Reception of the album was generally positive upon its release, with many welcoming Doro's return. A review from Blabbermouth.net stated that "Forever Warriors, Forever United is like that reliable MOTÖRHEAD album you're gonna buy automatically—just because." They spoke fondly of tracks like "All for Metal", "Turn It Up", "Resistance", "Blood, Sweat and Rock 'n' Roll", "Fight Through the Fire", and "Backstage to Heaven". However, they disliked the length of the album, stating that;
"If there's any real problem to "Forever Warriors, Forever United", it's that the sum of all parts is too much of the same helpings in one sitting. To the point even the band is, at times, rolling through the motions. "If I Can't Have You – No One Will" is unfortunately awkward and garish, though Doro is to be commended for shaking things up. Positively, "Bastardos" is shocked with speed and hellfire, and Doro rolls through it with champion vigor. She snarls deliciously on "Turn it Up" and she tragically makes you feel what she's feeling on "Heartbroken", one of the best tunes in the set."

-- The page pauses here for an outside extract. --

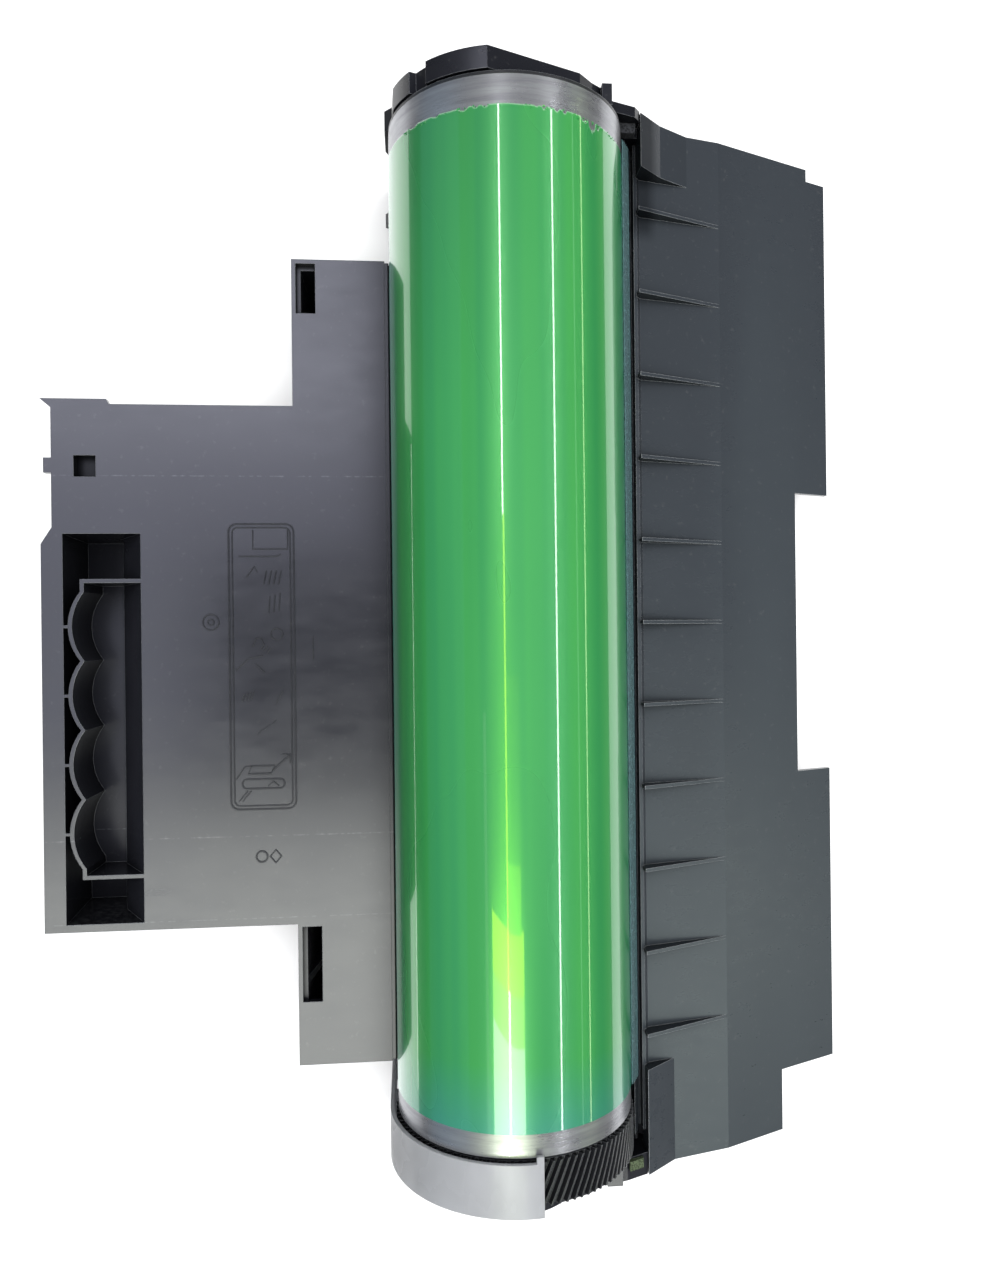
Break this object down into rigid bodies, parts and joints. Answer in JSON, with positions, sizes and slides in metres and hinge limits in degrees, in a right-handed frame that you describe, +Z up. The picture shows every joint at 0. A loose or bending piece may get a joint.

John Kokel from Sonic Perspectives wrote that the album was more of a mixed bag, stating: "We wanted to like this album. Seeing a golden rocker like Graham Bonnet defy age and the odds to deliver a blistering metal album was heartwarming, and we wanted nothing more than to see Doro also deliver the goods. However, there is little to recommend the album, unless one is a longtime Doro fan. The artistic drawing of a 22-year-old Doro on the cover unfortunately does not live up to the dated and faded product within."

Professional ratings
Review scores
| Source | Rating |
| Blabbermouth.net | 7.5/10 |
| Distorted Sound | 7/10 |
| Ghost Cult Magazine | 7.0/10 |
| Grimmgent | 6.4/10 |
| Metal Forces | 8/10 |
| Metal Hammer | Star |

==Track listing==

CD1: Forever Warriors
| No. | Title | Writer(s) | Length |
|---|---|---|---|
| 1. | "All for Metal" | Andreas Bruhn, Doro | 4:02 |
| 2. | "Bastardos ('Bastards')" | Bruhn, Doro | 3:49 |
| 3. | "If I Can't Have You – No One Will" | Doro, Johan Hegg, Thomas N. Bolan | 5:09 |
| 4. | "Soldier of Metal" | Bruhn, Doro | 4:35 |
| 5. | "Turn It Up" | Doro, Joey Balin, Thomas N. Bolan | 3:23 |
| 6. | "Blood, Sweat and Rock 'n' Roll" | Bas Maas, Doro, Johnny Dee, Luca Princiotta, Nick Douglas | 4:22 |
| 7. | "Don't Break My Heart Again" (Whitesnake cover) | David Coverdale | 4:41 |
| 8. | "Love's Gone to Hell" | Bruhn, Doro | 4:16 |
| 9. | "Freunde fürs Leben ('Friends for Life')" | Bruhn, Doro | 4:25 |
| 10. | "Backstage to Heaven" | Doro, Jack Ponti, Josh Daniel Tate | 3:51 |

Bonus tracks
| No. | Title | Writer(s) | Length |
|---|---|---|---|
| 11. | "Be Strong" | Bruhn, Doro | 3:01 |
| 12. | "Black Ballad" | Bruhn, Doro | 5:46 |
| 13. | "Bring My Hero Back Home Again" (from the film Anuk III – Die Dunkle Flut / The Dark Flood) | Luke Gasser | 2:34 |
| Total length: |  |  | 52:54 |

CD2: Forever United
| No. | Title | Writer(s) | Length |
|---|---|---|---|
| 1. | "Resistance" | Andreas Bruhn, Doro | 3:14 |
| 2. | "Lift Me Up" | Bruhn, Doro | 4:50 |
| 3. | "Heartbroken" | Bruhn, Doro | 4:40 |
| 4. | "It Cuts So Deep" | David Bryan, Doro | 5:14 |
| 5. | "Love Is a Sin" | Bruhn, Doro | 4:08 |
| 6. | "Living Life to the Fullest" | Bruhn, Doro | 4:39 |
| 7. | "1000 Years" | Joey Balin, Doro | 4:44 |
| 8. | "Fight Through the Fire" | Nick Douglas | 3:47 |
| 9. | "Lost in the Ozone" (Motörhead cover) | Ian Fraser Kilmister, Mikkey Dee, Michael Burston, Phil Campbell | 3:26 |

Bonus tracks
| No. | Title | Writer(s) | Length |
|---|---|---|---|
| 10. | "Caruso" | Lucio Dalla | 3:33 |
| 11. | "Tra Como e Coriovallum ('Between Como and Coriovallum')" (instrumental) | Bas Maas, Luca Princiotta | 2:40 |
| 12. | "Metal Is My Alcohol" | Bruhn, Doro | 2:10 |
| Total length: |  |  | 47:10 |

== Personnel ==
Band members
- Doro Pesch – vocals
- Bas Maas – guitars
- Luca Princiotta – guitars, keyboards
- Nick Douglas – bass
- Johnny Dee – drums

Additional musicians
- Mille Petrozza (Kreator) – backing vocals on "All for Metal"
- Chuck Billy (Testament) – backing vocals on "All for Metal"
- Sabaton – backing vocals on "All for Metal"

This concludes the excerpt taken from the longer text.